A former banker at Credit Suisse First Boston, Frank P. Quattrone, citing a Supreme Court ruling this week that overturned the conviction of accounting firm Arthur Andersen, asked an appeals court yesterday to reverse the guilty verdict in his case.

Mr. Quattrone, who was convicted last year of obstructing investigations into First Boston, told a federal appeals court in Manhattan that the Supreme Court’s ruling on May 31 reinforces his argument that jurors should have been instructed that he could be convicted only if he purposely destroyed documents the government was seeking as part of its investigation.

The jury charge by Judge Richard Owen “in this case was wrong.” Mr.
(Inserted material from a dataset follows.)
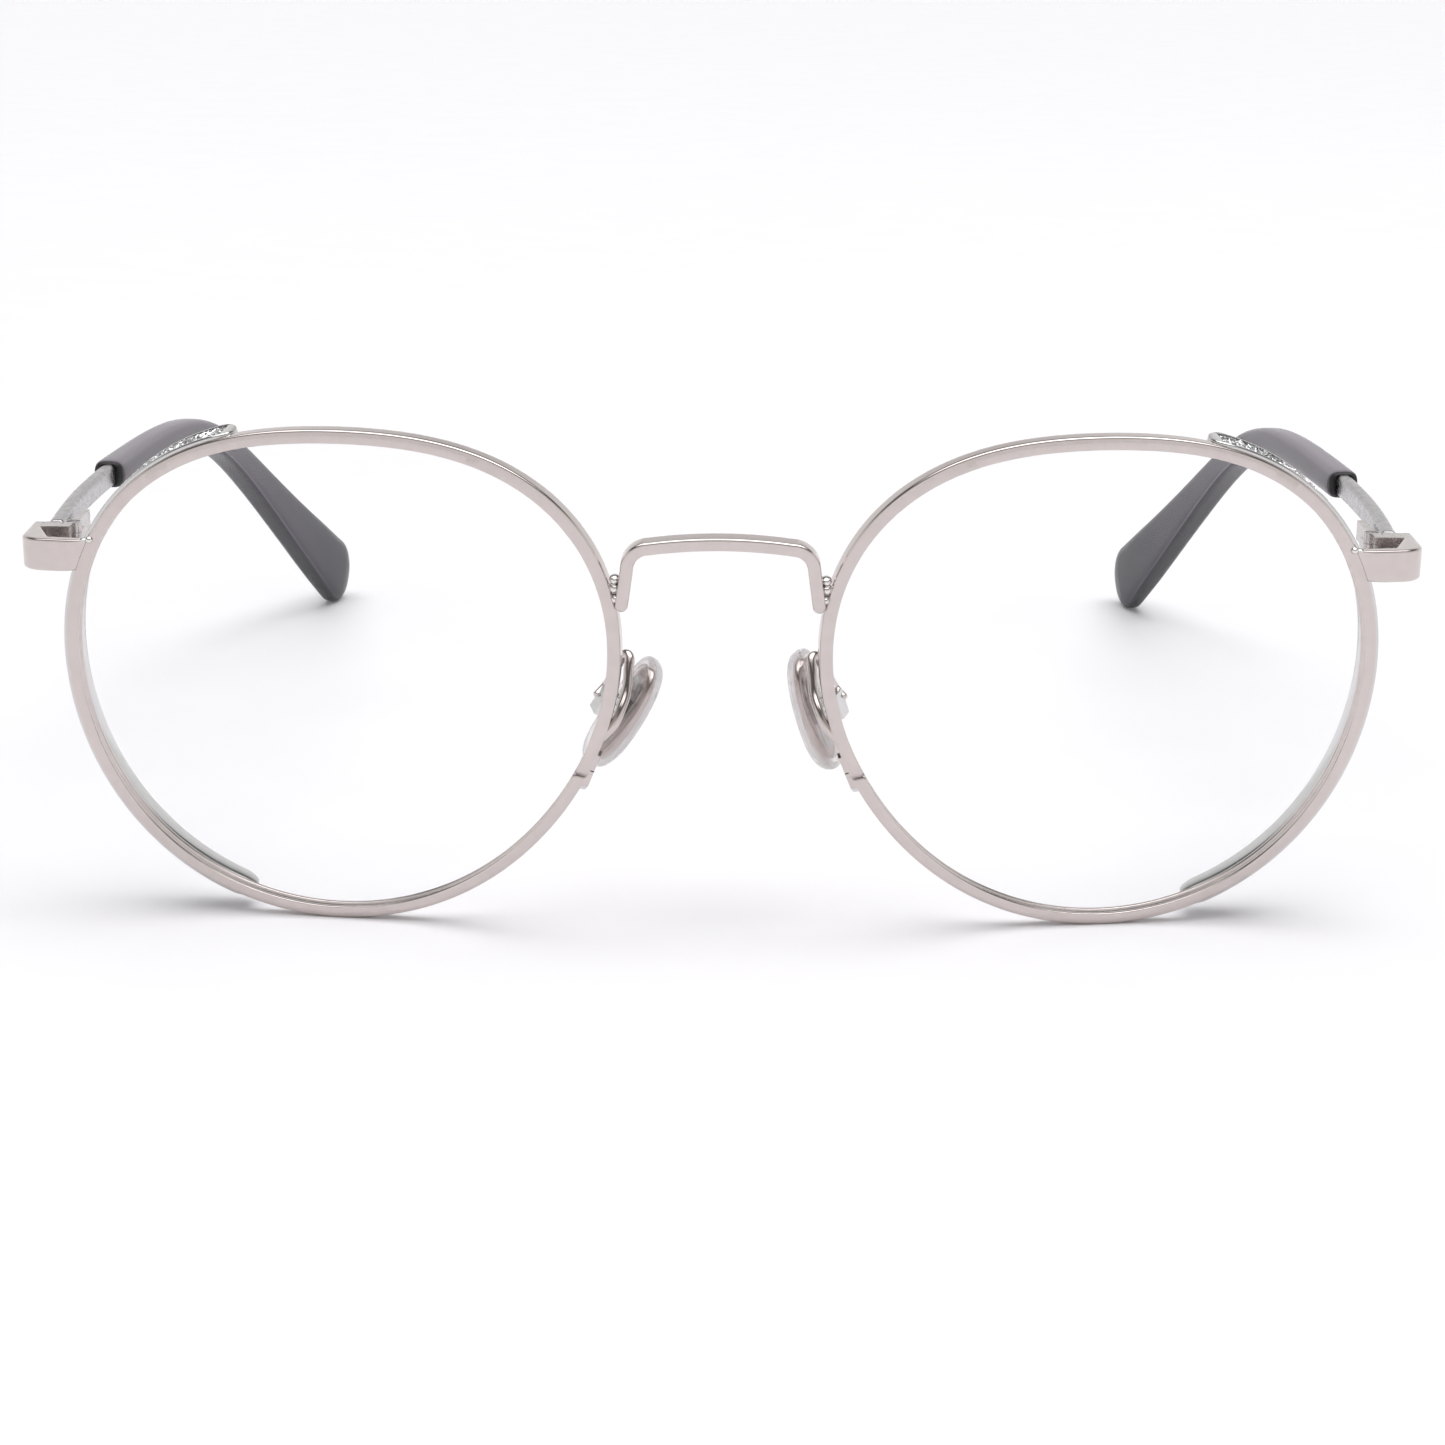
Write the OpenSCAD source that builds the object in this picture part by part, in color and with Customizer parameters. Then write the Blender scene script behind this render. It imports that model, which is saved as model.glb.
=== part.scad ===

Quattrone’s lawyer, Mark F. Pomerantz, said in a brief filed yesterday with the United States Court of Appeals for the Second Circuit. “The conviction must therefore be reversed.”

The filing comes three days after a unanimous Supreme Court ruling overturned Andersen’s 2002 conviction for obstructing a government investigation of Enron. The court said instructions given to the jury were flawed because they did not require proof that Andersen executives knew they were doing something wrong when they told employees to destroy documents.

In Mr. Quattrone’s brief – the second he has filed as part of his appeal – he says the judge in his case did not require jurors to find that he knew which documents prosecutors were seeking when he told subordinates to discard records.